═══ Material to process ═══

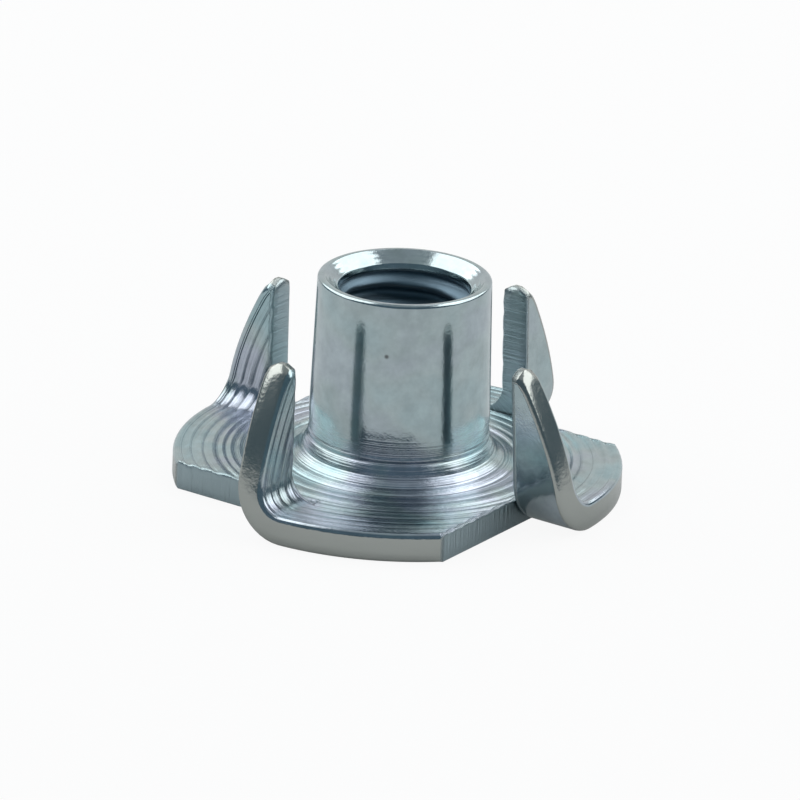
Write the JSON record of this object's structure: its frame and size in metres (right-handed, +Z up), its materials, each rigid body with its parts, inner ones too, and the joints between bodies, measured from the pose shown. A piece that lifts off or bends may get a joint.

═══
═══ Material to process ═══

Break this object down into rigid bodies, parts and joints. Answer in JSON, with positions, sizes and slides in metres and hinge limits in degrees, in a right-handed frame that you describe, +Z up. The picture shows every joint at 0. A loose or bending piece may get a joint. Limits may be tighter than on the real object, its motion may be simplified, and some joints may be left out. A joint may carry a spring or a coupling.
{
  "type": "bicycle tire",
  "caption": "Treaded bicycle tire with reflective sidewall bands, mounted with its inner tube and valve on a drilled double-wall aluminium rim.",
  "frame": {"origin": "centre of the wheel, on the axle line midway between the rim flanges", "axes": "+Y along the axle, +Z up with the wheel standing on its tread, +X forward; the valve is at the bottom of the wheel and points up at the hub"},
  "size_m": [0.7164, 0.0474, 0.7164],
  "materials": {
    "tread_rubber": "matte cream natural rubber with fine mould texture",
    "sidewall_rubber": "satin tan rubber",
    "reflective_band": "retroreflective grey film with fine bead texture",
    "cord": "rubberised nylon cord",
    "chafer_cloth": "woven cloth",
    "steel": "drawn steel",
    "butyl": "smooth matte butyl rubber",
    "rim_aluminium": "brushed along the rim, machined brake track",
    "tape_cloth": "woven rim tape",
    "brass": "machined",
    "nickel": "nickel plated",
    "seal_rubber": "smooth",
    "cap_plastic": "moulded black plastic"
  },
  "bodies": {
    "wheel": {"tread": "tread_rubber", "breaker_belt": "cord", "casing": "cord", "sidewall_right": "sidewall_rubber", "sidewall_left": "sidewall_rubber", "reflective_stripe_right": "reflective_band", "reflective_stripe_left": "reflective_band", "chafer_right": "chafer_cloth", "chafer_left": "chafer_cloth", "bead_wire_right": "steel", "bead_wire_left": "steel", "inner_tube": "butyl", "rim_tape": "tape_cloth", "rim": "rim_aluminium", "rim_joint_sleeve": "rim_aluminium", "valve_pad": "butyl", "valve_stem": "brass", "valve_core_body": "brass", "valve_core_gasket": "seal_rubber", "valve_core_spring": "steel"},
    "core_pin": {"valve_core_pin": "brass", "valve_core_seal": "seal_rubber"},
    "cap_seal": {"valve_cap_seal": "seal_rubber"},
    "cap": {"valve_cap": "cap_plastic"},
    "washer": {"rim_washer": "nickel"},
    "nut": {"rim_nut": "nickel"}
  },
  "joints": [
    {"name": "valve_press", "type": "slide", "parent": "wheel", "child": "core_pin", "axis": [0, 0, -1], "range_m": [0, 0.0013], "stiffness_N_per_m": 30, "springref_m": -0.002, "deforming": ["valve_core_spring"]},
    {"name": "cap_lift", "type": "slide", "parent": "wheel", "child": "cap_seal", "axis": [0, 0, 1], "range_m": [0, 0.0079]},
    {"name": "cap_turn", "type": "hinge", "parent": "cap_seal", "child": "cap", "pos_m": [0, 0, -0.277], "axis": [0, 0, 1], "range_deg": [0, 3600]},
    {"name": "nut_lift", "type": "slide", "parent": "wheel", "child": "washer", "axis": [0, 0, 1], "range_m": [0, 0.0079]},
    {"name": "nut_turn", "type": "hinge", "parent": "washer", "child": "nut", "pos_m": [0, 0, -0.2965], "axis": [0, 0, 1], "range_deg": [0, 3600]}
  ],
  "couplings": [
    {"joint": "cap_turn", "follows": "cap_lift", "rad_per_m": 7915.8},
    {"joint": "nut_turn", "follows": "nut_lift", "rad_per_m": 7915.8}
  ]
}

═══
═══ Material to process ═══

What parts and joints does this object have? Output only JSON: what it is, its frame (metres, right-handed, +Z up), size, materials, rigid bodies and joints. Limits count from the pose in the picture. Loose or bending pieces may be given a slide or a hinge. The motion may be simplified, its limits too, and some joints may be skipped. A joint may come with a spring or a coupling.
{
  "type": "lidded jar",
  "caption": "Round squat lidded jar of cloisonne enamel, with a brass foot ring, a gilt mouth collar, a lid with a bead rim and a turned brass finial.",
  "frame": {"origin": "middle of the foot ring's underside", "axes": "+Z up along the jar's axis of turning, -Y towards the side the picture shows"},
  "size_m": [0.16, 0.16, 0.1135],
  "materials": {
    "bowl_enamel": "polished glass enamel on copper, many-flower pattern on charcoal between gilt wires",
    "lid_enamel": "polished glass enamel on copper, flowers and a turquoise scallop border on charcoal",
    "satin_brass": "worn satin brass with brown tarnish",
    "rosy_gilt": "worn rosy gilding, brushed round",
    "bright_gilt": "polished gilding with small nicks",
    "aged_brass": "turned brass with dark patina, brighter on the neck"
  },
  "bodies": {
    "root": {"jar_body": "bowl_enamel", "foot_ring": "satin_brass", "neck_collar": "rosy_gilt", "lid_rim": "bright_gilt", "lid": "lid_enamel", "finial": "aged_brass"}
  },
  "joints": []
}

═══

• [Required work]
Across all the entries, count the lines that contain the word "bending" and give the number by itself.

• [Written answer]
2